Many professional and academic journals are now published in electronic form.
These have the advantage of being searchable. Additionally they may be used by any number of simultaneous users and cannot be lost or damaged.
Institutions generally purchase a subscription providing password authenticated access and/or access by IP address, this means resources may be accessed from particular computers or networks.
To gain an idea of the quantity of journals available in electronic form peruse the list of Electronic Journals offered by the University of British Columbia Library.
The Internet and Web provide learners with access to vast quantities of information from wherever they might happen to be. One of the greatest strengths of the Web is the ease with which anyone may participate and publish their own ideas. However, this is also one of its greatest weaknesses from an educational perspective.

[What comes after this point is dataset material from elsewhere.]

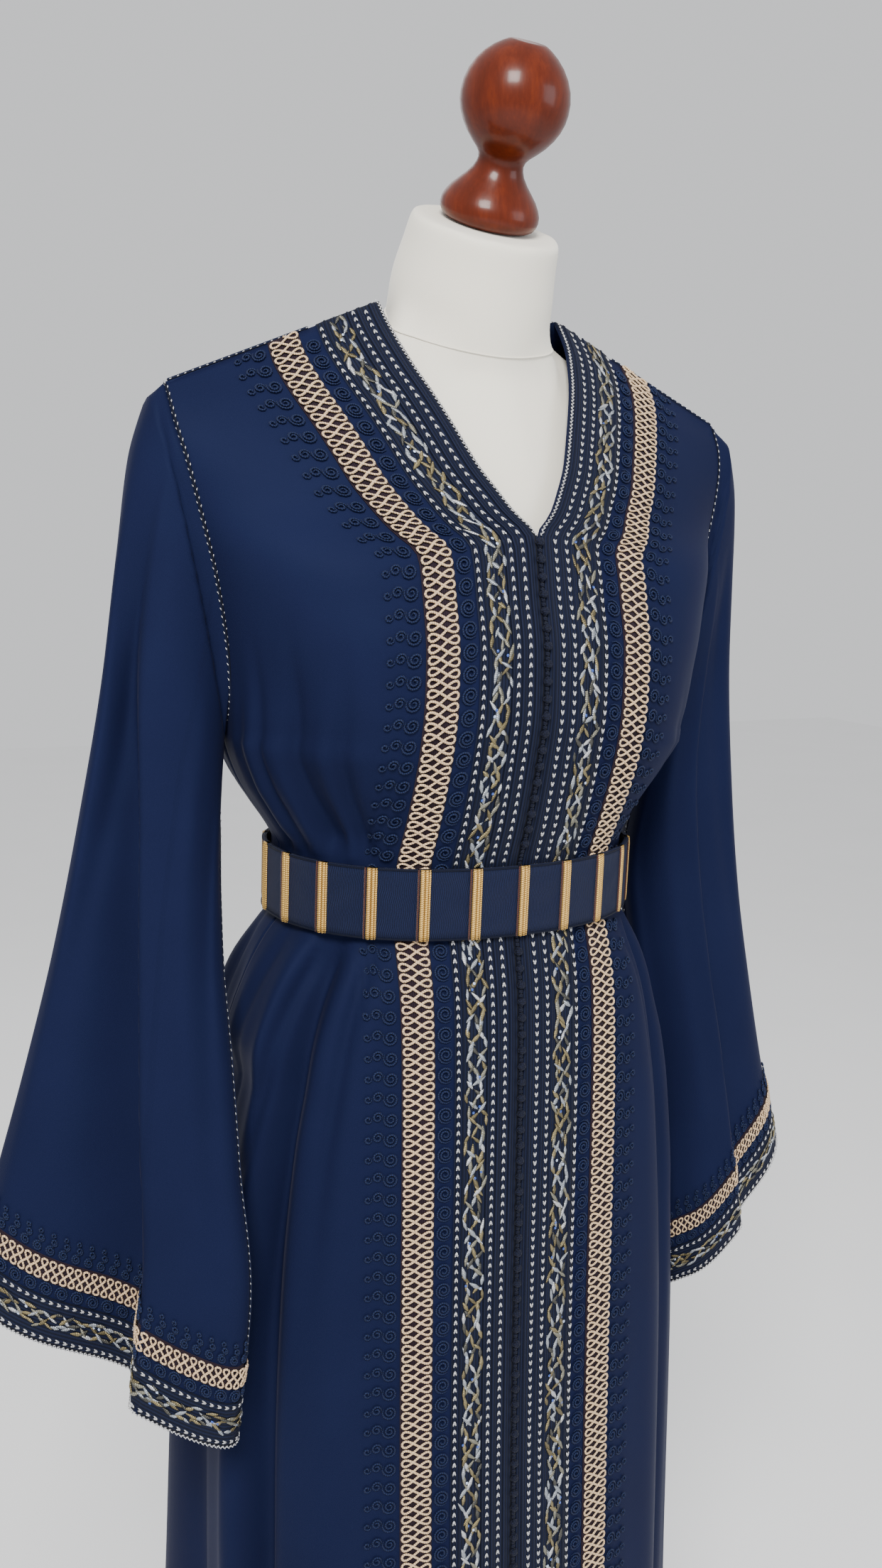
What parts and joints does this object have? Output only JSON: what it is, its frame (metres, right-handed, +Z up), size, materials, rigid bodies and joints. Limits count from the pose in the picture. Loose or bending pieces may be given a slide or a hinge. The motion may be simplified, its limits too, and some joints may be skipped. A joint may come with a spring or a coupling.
{
  "type": "kaftan on a dress form",
  "caption": "Floor-length kaftan with wide sleeves, braided front trimming and a cloth belt, worn by a limbless dress form on a pole stand.",
  "frame": {"origin": "middle of the stand's base disc, at the floor", "axes": "+Z up along the pole, the garment's front faces -Y, the wearer's left is +X"},
  "size_m": [0.7416, 0.3454, 1.6335],
  "materials": {
    "navy_cloth": "satin crepe, dark navy",
    "navy_braid": "matt ribbed braid, dark navy",
    "cream_braid": "looped cord, warm cream",
    "belt_gold": "metallic thread, gold",
    "knot_thread": "matt knotted thread, near black",
    "form_cover": "plain woven cover, off-white",
    "turned_wood": "gloss lacquer, reddish brown",
    "stand_metal": "satin"
  },
  "bodies": {
    "root": {"front_right": "navy_cloth", "front_left": "navy_cloth", "back": "navy_cloth", "neckband": "navy_braid", "placket_right": "navy_braid", "placket_left": "navy_braid", "cream_braid_right": "cream_braid", "cream_braid_left": "cream_braid", "sleeve_right": "navy_cloth", "sleeve_left": "navy_cloth", "cuff_band_right": "navy_braid", "cuff_band_left": "navy_braid", "cuff_braid_right": "cream_braid", "cuff_braid_left": "cream_braid", "belt": "navy_braid", "belt_bar_01": "belt_gold", "belt_bar_02": "belt_gold", "belt_bar_03": "belt_gold", "belt_bar_04": "belt_gold", "belt_bar_05": "belt_gold", "belt_bar_06": "belt_gold", "belt_bar_07": "belt_gold", "belt_bar_08": "belt_gold", "belt_bar_09": "belt_gold", "belt_bar_10": "belt_gold", "belt_bar_11": "belt_gold", "belt_bar_12": "belt_gold", "belt_bar_13": "belt_gold", "belt_bar_14": "belt_gold", "belt_bar_15": "belt_gold", "belt_bar_16": "belt_gold", "belt_bar_17": "belt_gold", "belt_bar_18": "belt_gold", "belt_bar_19": "belt_gold", "belt_bar_20": "belt_gold", "belt_bar_21": "belt_gold", "belt_bar_22": "belt_gold", "button_01": "knot_thread", "button_02": "knot_thread", "button_03": "knot_thread", "button_04": "knot_thread", "button_05": "knot_thread", "button_06": "knot_thread", "button_07": "knot_thread", "button_08": "knot_thread", "button_09": "knot_thread", "button_10": "knot_thread", "button_11": "knot_thread", "button_12": "knot_thread", "button_13": "knot_thread", "button_14": "knot_thread", "button_15": "knot_thread", "button_16": "knot_thread", "button_17": "knot_thread", "button_18": "knot_thread", "form_body": "form_cover", "neck_knob": "turned_wood", "stand_base": "stand_metal", "stand_pole": "stand_metal"}
  },
  "joints": []
}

Because anyone can, and many people do, publish information on the Web the content found there does not carry the same authority as, say, papers published in a peer reviewed journal. It is much harder to validate the integrity of information found on the Web, especially for learners – for the very reason that they are (by definition) non-expert in the subjects they are studying.
Digital libraries provide a collection of quality assured (ie by subject experts) resources which may be searched and/or categorized. Resources can be internal documents (eg course notes, research), e-journals and generally available Web sites. Content need not be restrices to textual documents and may include interactive and mulimedia resources.